MATERIAL ::
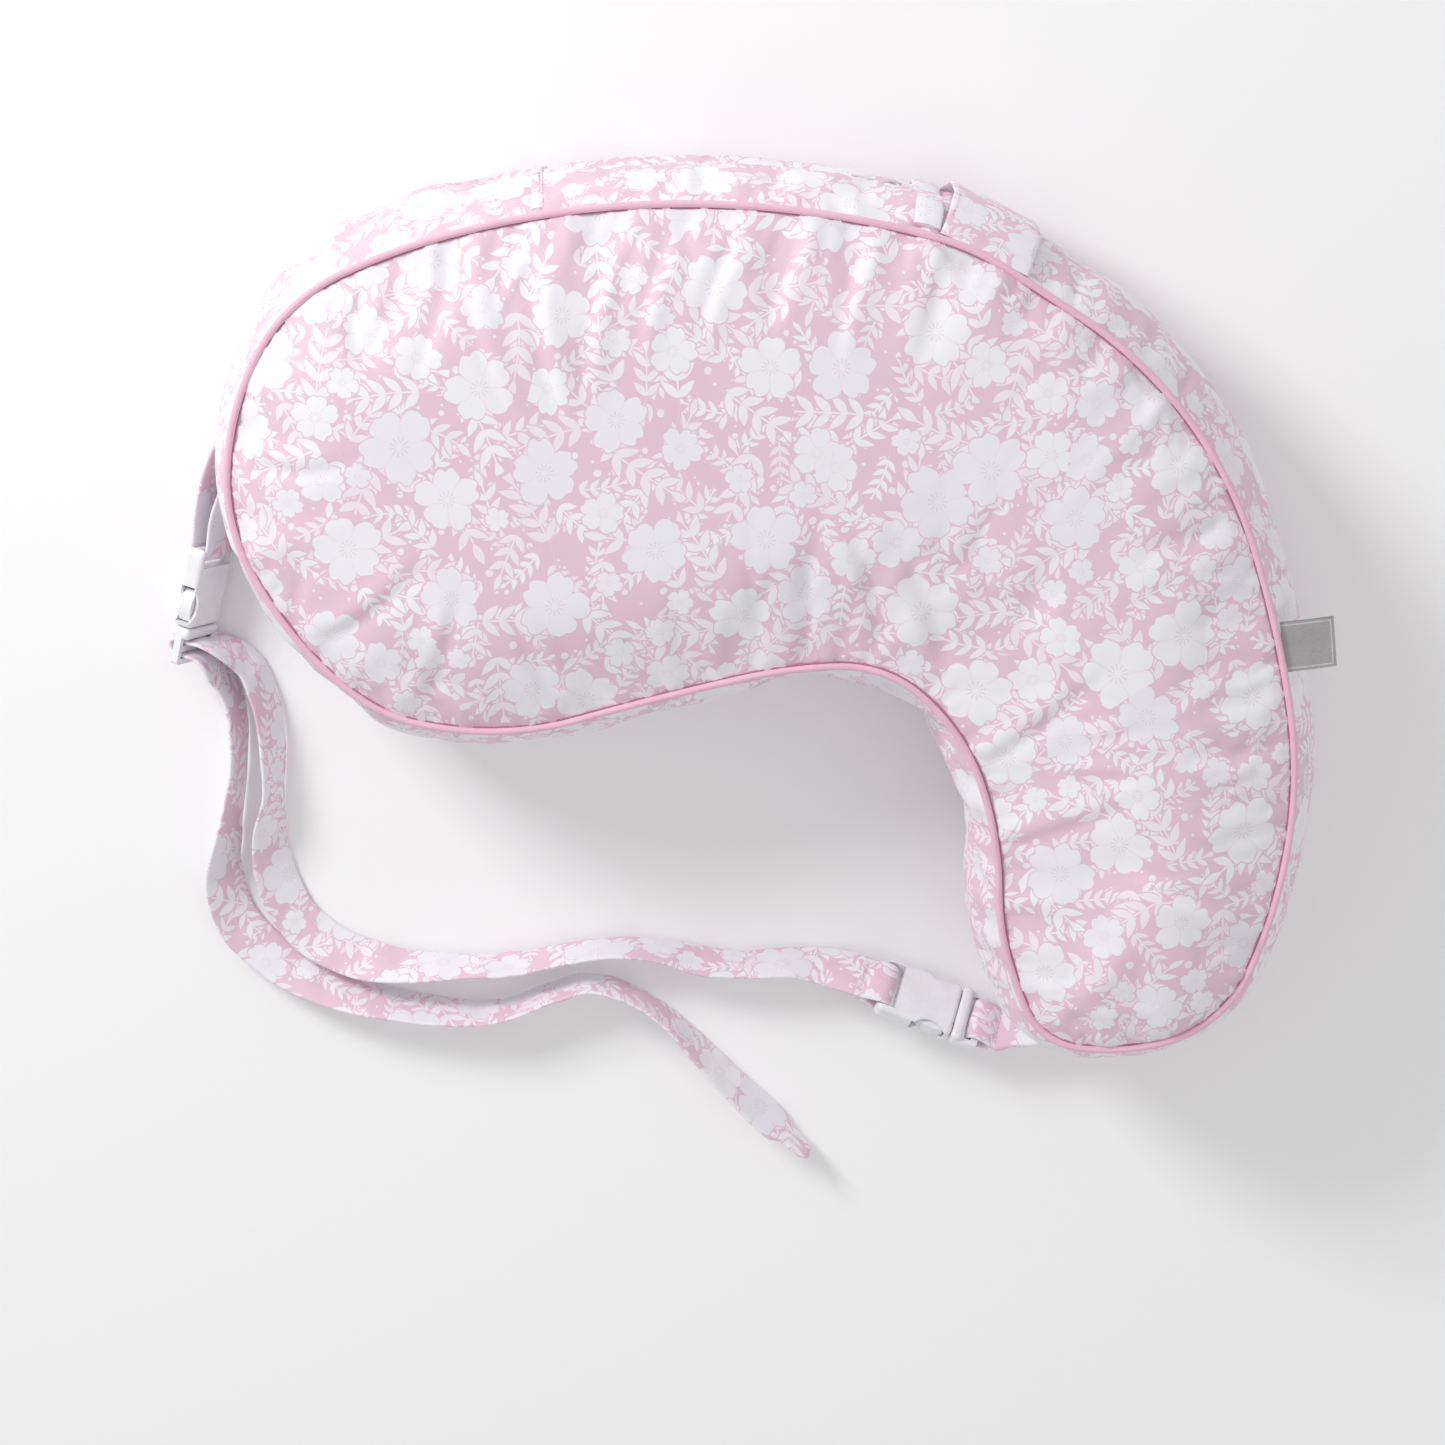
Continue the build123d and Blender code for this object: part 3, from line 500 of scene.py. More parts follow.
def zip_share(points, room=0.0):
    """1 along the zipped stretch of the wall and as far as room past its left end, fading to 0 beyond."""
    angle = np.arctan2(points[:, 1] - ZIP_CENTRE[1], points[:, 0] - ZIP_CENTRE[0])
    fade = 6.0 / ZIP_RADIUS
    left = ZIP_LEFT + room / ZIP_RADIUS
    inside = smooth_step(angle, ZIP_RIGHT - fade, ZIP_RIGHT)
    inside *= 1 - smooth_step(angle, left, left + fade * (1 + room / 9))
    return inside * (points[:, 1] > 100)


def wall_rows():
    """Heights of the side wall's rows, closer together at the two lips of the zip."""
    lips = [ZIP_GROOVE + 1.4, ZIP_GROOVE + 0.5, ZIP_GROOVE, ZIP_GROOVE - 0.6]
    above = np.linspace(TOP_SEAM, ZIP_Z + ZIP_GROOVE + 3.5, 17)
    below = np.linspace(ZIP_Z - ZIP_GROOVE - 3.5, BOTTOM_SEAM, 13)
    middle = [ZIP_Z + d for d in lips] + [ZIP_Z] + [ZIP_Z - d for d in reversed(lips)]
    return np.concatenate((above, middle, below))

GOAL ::
Please reproduce the entire listing, exactly as shown.

WRITTEN RESPONSE ::
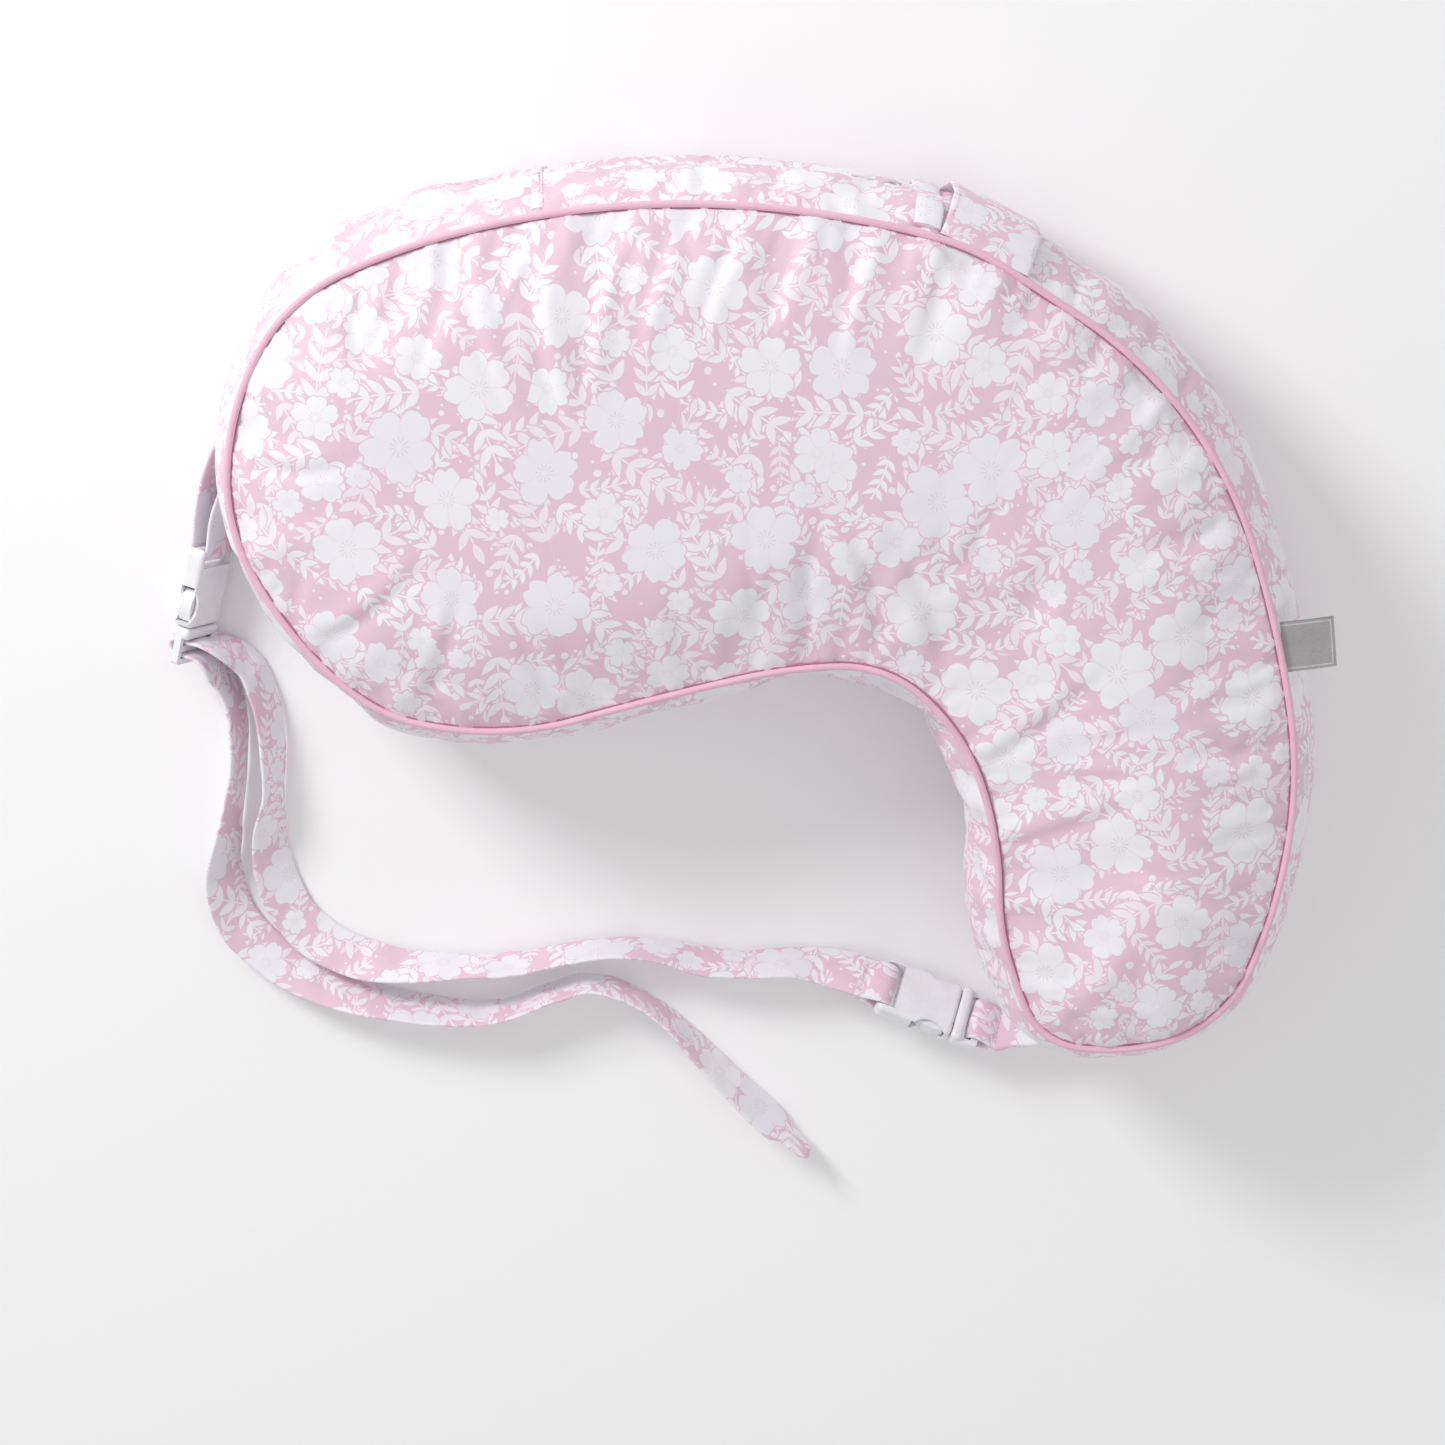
Continue the build123d and Blender code for this object: part 3, from line 500 of scene.py. More parts follow.
def zip_share(points, room=0.0):
    """1 along the zipped stretch of the wall and as far as room past its left end, fading to 0 beyond."""
    angle = np.arctan2(points[:, 1] - ZIP_CENTRE[1], points[:, 0] - ZIP_CENTRE[0])
    fade = 6.0 / ZIP_RADIUS
    left = ZIP_LEFT + room / ZIP_RADIUS
    inside = smooth_step(angle, ZIP_RIGHT - fade, ZIP_RIGHT)
    inside *= 1 - smooth_step(angle, left, left + fade * (1 + room / 9))
    return inside * (points[:, 1] > 100)


def wall_rows():
    """Heights of the side wall's rows, closer together at the two lips of the zip."""
    lips = [ZIP_GROOVE + 1.4, ZIP_GROOVE + 0.5, ZIP_GROOVE, ZIP_GROOVE - 0.6]
    above = np.linspace(TOP_SEAM, ZIP_Z + ZIP_GROOVE + 3.5, 17)
    below = np.linspace(ZIP_Z - ZIP_GROOVE - 3.5, BOTTOM_SEAM, 13)
    middle = [ZIP_Z + d for d in lips] + [ZIP_Z] + [ZIP_Z - d for d in reversed(lips)]
    return np.concatenate((above, middle, below))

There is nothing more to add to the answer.